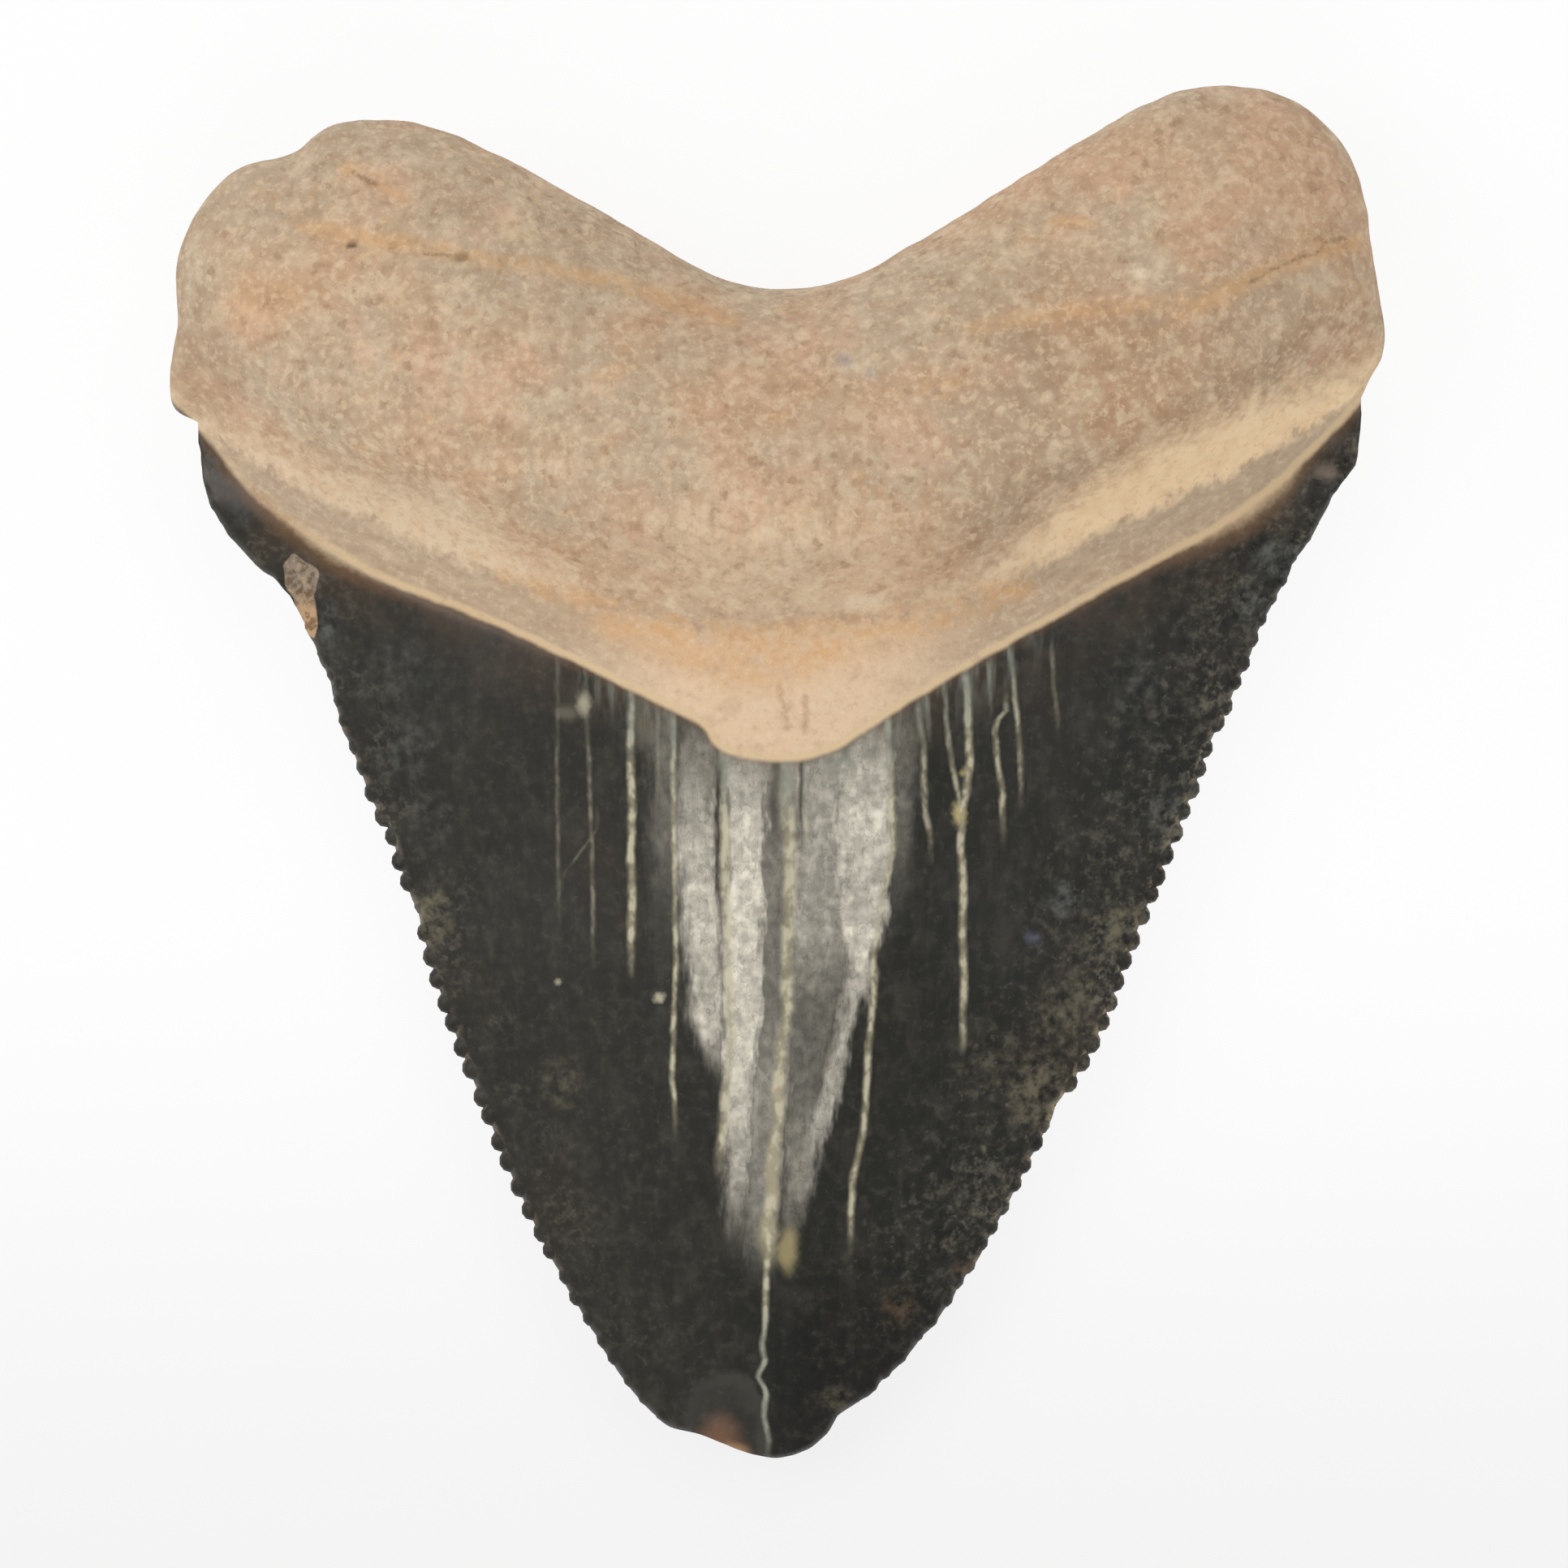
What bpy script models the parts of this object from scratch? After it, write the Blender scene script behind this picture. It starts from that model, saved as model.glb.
——————————
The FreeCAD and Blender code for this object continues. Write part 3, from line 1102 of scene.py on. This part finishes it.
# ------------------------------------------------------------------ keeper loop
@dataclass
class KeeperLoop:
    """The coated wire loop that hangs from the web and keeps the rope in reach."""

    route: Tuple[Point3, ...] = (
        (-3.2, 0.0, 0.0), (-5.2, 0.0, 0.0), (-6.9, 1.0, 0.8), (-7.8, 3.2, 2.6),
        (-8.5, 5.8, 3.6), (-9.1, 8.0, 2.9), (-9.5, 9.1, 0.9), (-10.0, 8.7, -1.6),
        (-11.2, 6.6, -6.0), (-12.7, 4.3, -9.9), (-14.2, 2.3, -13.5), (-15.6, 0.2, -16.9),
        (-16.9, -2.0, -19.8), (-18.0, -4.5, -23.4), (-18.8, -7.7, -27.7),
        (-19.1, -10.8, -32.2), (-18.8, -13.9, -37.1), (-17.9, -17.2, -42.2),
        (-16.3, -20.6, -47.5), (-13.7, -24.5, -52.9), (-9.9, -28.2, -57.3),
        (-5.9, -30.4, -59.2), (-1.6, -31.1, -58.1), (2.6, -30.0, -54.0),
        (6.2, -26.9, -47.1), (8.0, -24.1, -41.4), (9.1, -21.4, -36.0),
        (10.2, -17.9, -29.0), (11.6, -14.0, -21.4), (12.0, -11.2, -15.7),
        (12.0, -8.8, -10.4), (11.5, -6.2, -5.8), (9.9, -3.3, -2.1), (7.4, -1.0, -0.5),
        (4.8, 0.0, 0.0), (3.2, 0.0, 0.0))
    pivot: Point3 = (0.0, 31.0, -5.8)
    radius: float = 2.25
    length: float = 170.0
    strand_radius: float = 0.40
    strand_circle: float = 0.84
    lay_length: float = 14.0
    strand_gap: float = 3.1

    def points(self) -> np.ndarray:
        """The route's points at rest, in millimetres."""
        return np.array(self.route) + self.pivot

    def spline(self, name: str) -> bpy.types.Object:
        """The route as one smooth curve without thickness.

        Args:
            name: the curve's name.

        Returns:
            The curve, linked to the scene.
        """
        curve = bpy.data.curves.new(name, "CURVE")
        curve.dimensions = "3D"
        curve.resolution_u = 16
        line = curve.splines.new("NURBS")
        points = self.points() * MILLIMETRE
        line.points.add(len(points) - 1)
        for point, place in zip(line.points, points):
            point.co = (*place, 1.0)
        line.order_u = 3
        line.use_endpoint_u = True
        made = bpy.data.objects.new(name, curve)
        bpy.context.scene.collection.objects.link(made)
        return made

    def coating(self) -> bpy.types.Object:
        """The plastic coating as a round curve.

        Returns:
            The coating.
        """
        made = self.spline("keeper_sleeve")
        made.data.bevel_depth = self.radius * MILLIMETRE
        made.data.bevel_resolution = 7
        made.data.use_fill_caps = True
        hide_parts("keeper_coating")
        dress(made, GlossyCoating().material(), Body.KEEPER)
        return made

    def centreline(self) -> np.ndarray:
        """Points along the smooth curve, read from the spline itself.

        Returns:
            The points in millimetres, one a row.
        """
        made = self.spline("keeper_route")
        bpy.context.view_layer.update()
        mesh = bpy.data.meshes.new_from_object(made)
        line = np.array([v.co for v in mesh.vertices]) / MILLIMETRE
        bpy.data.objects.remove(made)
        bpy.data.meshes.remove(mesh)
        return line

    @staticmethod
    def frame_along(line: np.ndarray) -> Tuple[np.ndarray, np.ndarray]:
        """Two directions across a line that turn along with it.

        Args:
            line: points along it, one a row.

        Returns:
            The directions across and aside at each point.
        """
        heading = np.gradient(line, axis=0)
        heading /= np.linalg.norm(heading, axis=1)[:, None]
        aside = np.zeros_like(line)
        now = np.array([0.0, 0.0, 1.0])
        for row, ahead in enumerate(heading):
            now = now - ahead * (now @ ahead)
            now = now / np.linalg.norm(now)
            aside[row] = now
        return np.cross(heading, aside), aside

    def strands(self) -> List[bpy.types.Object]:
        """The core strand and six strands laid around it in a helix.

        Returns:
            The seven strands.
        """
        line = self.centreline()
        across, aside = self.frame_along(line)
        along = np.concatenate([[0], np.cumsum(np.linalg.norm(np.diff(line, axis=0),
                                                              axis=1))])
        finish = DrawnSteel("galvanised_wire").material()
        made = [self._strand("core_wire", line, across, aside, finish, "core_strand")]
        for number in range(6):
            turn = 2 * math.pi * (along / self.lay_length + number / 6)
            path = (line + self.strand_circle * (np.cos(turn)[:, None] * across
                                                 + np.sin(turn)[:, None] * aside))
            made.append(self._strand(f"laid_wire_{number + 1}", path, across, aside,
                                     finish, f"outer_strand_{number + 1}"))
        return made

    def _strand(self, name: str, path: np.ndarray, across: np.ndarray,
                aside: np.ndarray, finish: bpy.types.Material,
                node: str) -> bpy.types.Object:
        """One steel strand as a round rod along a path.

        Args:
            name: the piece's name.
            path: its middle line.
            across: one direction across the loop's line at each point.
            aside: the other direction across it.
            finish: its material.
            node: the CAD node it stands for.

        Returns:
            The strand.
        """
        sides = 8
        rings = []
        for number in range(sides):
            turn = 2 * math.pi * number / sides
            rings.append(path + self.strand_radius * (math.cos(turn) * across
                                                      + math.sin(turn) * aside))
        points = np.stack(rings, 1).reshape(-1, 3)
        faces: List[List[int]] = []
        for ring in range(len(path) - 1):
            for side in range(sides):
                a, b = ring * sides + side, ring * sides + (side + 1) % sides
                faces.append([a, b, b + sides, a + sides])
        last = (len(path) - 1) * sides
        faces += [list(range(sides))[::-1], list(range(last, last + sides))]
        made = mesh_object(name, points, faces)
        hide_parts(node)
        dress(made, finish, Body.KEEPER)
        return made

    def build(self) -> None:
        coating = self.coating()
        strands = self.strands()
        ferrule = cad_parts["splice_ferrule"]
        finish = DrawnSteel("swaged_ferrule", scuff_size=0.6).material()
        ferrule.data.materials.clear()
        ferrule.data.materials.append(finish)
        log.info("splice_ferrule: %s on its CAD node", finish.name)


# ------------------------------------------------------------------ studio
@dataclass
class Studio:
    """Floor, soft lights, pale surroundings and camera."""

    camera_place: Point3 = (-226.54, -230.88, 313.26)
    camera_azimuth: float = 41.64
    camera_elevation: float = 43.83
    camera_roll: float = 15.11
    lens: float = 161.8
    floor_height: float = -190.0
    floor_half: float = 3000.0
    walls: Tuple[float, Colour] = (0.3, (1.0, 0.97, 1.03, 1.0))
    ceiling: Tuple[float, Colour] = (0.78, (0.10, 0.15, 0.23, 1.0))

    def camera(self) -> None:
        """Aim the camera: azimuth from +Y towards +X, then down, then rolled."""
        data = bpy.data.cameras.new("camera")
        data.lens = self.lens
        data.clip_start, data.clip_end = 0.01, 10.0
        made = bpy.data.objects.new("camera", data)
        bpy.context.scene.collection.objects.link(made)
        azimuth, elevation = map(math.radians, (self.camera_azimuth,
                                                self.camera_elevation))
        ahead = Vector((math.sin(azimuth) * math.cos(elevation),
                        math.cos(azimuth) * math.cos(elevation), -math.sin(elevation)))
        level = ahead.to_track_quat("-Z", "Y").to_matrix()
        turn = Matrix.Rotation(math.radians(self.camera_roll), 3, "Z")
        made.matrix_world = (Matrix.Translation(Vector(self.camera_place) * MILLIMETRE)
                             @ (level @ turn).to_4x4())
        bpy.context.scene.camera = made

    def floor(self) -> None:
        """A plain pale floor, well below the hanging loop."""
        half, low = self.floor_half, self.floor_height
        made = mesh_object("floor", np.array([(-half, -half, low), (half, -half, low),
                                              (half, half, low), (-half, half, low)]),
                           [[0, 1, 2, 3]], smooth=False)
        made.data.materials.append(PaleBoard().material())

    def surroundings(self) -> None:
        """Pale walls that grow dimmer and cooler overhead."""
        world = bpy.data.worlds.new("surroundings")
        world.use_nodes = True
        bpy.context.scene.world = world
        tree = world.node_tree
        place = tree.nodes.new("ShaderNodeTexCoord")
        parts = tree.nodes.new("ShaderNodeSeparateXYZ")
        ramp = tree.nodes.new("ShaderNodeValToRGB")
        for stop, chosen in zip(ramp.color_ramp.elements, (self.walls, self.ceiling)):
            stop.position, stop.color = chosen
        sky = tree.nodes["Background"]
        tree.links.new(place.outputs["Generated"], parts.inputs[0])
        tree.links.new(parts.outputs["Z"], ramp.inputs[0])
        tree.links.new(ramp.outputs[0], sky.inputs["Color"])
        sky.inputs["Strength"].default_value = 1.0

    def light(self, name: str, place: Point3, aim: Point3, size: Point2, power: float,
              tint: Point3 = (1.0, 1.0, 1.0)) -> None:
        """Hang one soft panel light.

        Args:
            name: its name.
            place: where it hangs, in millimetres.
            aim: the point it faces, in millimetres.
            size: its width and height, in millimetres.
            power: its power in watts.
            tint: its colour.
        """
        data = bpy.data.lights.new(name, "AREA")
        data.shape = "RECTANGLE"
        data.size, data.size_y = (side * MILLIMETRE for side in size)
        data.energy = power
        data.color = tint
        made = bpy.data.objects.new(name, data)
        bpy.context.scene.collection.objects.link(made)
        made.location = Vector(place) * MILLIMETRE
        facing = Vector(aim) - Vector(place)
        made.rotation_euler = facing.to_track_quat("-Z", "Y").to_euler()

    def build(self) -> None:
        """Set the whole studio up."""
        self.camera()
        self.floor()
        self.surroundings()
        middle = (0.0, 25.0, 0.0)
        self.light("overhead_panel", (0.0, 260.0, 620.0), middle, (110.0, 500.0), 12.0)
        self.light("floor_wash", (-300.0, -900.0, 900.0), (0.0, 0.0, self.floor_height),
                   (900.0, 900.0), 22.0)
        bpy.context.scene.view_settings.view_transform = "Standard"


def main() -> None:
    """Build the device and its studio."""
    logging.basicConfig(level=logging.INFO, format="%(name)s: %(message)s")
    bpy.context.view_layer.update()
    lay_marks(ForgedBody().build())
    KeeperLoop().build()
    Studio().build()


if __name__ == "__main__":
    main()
——————————
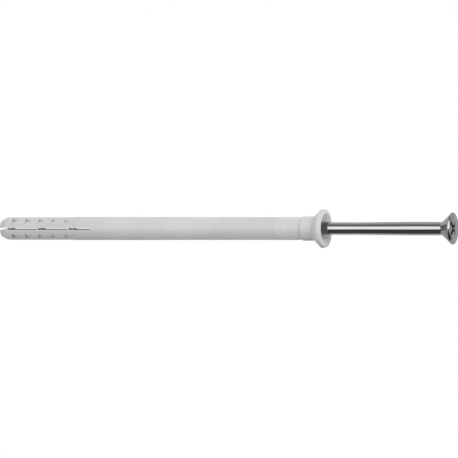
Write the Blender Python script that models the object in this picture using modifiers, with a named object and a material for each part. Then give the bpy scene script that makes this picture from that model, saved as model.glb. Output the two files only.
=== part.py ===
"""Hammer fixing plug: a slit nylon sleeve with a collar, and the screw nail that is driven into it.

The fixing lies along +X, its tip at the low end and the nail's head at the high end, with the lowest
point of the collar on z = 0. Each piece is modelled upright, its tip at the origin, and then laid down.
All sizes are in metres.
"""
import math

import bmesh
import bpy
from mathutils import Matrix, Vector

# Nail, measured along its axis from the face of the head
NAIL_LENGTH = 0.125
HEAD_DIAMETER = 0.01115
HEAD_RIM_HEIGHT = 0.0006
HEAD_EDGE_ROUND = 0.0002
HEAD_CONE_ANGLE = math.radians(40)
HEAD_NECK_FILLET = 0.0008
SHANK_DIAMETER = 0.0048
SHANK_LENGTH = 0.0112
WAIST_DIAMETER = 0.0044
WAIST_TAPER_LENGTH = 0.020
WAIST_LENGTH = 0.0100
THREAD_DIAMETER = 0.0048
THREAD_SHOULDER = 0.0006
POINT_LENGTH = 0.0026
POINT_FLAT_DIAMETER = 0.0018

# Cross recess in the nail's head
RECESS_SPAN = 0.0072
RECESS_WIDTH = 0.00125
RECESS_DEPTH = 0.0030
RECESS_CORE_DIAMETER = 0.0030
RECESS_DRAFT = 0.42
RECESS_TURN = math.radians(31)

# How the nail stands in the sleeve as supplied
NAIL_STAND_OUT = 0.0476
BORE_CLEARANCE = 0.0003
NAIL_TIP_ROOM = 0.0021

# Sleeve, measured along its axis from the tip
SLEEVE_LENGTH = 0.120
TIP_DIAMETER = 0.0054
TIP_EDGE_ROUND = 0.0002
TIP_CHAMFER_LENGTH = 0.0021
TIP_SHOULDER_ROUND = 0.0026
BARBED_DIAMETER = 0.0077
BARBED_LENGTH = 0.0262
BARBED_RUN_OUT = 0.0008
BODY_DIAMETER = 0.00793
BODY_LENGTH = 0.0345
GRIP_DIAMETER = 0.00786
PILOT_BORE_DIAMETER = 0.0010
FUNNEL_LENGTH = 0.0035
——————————
§ PROBLEM TO WORK ON
All lines in the listing above from the line containing "hide_parts(node)" to the line containing "strands = self.strands()", inclusive, should be retyped exactly; no other lines should appear.

§ IN RESPONSE
        hide_parts(node)
        dress(made, finish, Body.KEEPER)
        return made

    def build(self) -> None:
        coating = self.coating()
        strands = self.strands()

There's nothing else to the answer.